Set exercise
Extract every line of the material below and reproduce it faithfully.

Dataset excerpt
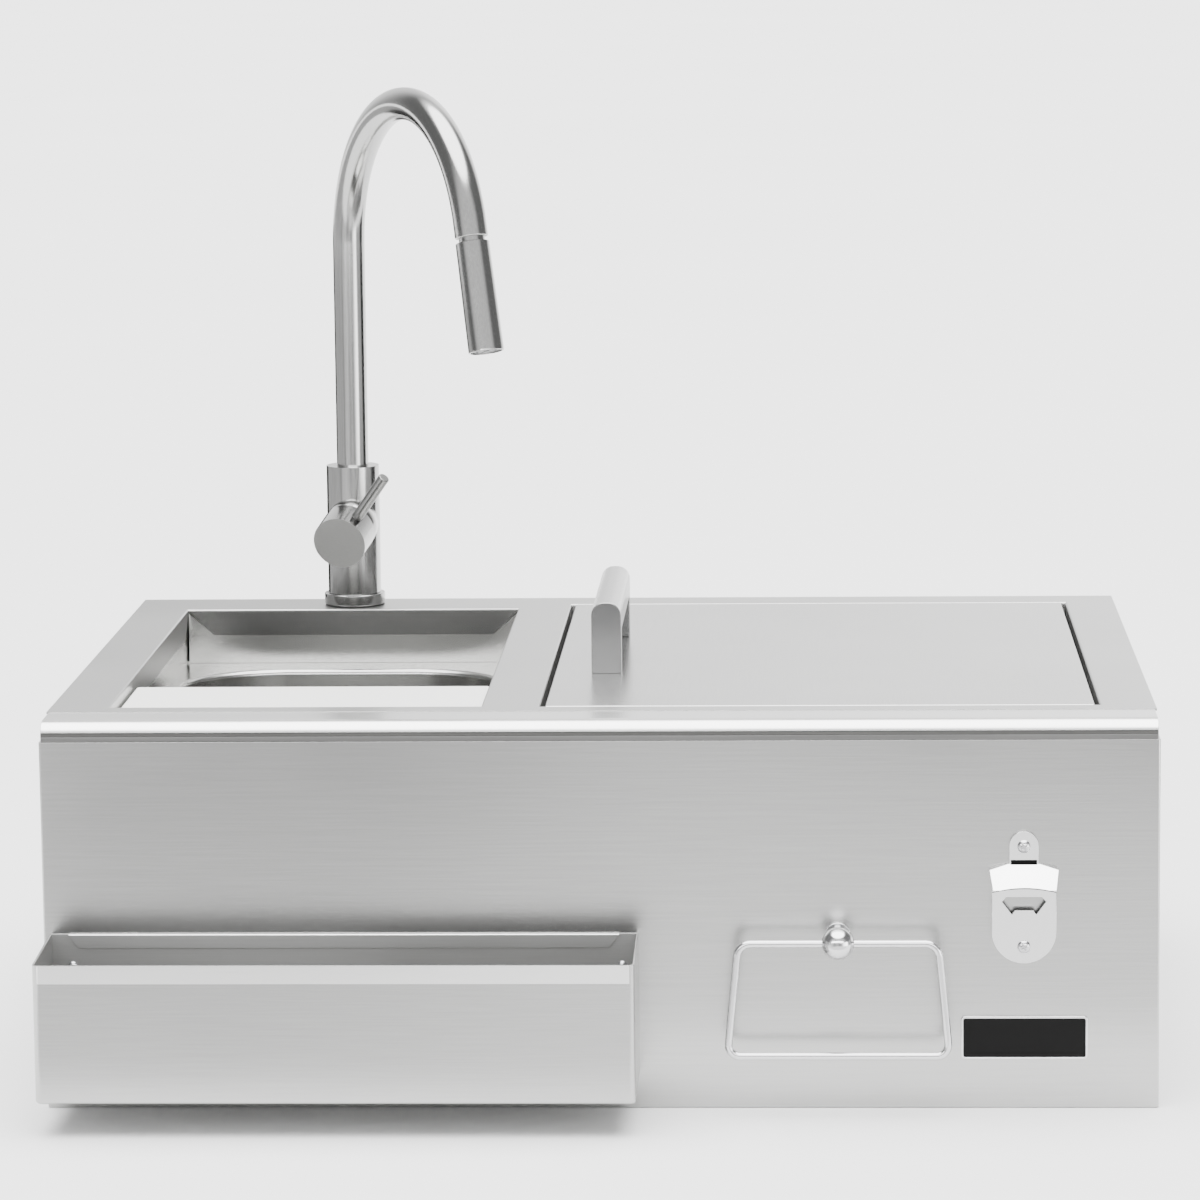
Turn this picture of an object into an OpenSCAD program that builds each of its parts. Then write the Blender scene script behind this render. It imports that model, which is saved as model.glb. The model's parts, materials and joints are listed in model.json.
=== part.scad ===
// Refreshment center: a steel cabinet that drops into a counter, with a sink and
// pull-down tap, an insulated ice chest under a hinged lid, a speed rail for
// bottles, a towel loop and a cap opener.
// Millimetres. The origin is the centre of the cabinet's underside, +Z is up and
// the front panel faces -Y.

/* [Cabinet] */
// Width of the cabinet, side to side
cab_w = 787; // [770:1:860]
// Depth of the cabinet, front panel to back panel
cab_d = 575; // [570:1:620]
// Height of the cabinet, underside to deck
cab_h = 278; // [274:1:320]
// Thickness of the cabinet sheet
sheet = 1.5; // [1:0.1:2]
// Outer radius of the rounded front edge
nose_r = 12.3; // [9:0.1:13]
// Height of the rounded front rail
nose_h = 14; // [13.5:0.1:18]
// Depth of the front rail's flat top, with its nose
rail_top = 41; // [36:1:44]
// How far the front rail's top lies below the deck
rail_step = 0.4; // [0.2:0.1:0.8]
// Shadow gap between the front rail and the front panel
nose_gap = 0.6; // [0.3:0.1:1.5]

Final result
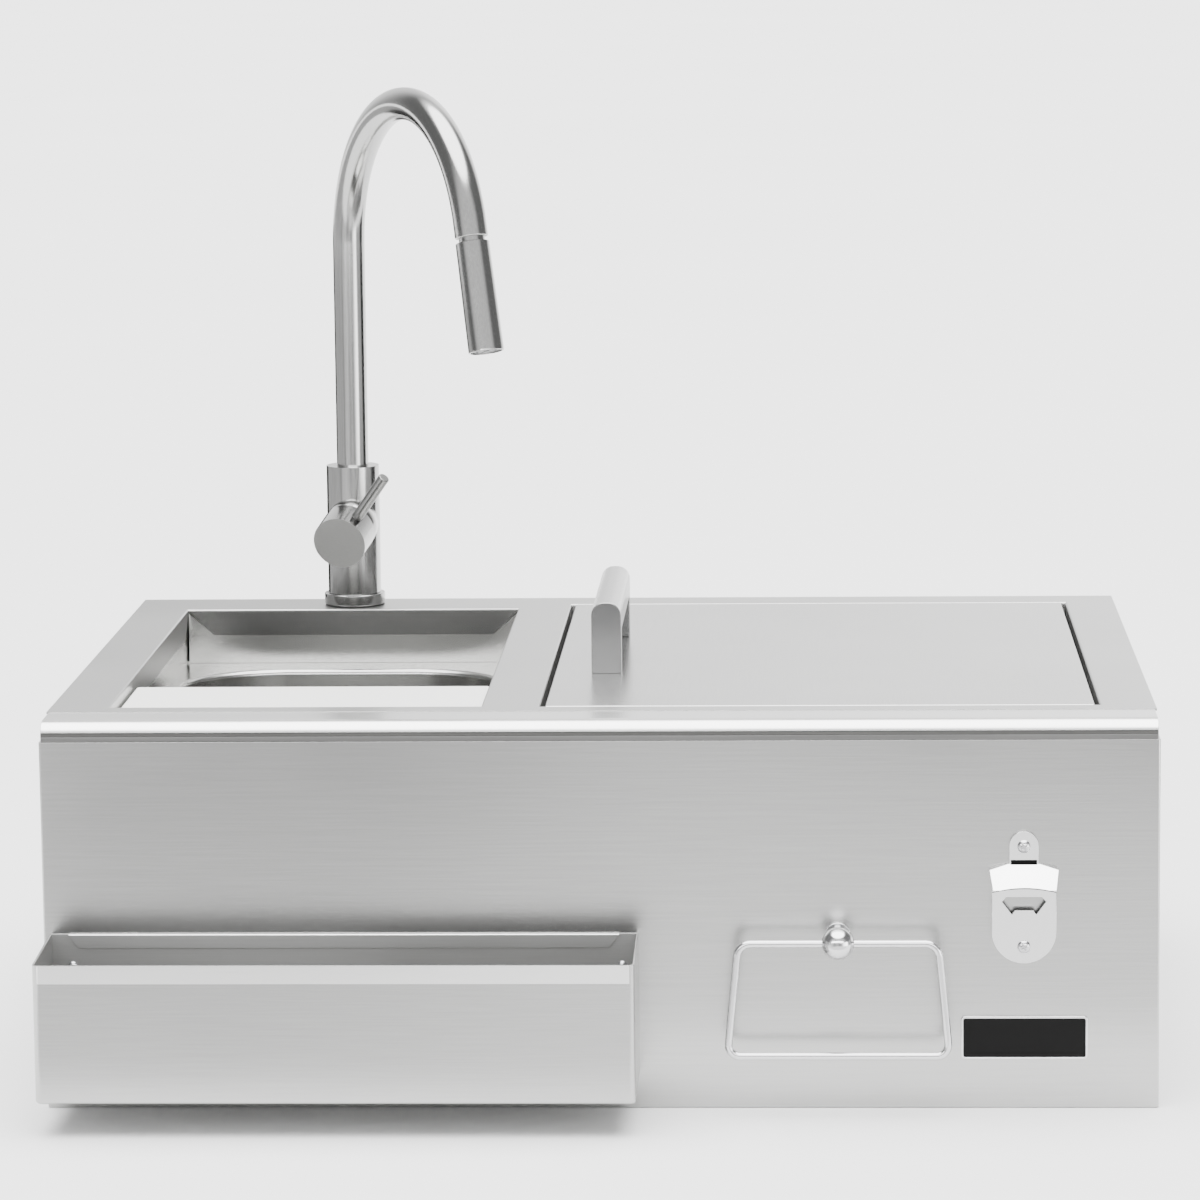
Turn this picture of an object into an OpenSCAD program that builds each of its parts. Then write the Blender scene script behind this render. It imports that model, which is saved as model.glb. The model's parts, materials and joints are listed in model.json.
=== part.scad ===
// Refreshment center: a steel cabinet that drops into a counter, with a sink and
// pull-down tap, an insulated ice chest under a hinged lid, a speed rail for
// bottles, a towel loop and a cap opener.
// Millimetres. The origin is the centre of the cabinet's underside, +Z is up and
// the front panel faces -Y.

/* [Cabinet] */
// Width of the cabinet, side to side
cab_w = 787; // [770:1:860]
// Depth of the cabinet, front panel to back panel
cab_d = 575; // [570:1:620]
// Height of the cabinet, underside to deck
cab_h = 278; // [274:1:320]
// Thickness of the cabinet sheet
sheet = 1.5; // [1:0.1:2]
// Outer radius of the rounded front edge
nose_r = 12.3; // [9:0.1:13]
// Height of the rounded front rail
nose_h = 14; // [13.5:0.1:18]
// Depth of the front rail's flat top, with its nose
rail_top = 41; // [36:1:44]
// How far the front rail's top lies below the deck
rail_step = 0.4; // [0.2:0.1:0.8]
// Shadow gap between the front rail and the front panel
nose_gap = 0.6; // [0.3:0.1:1.5]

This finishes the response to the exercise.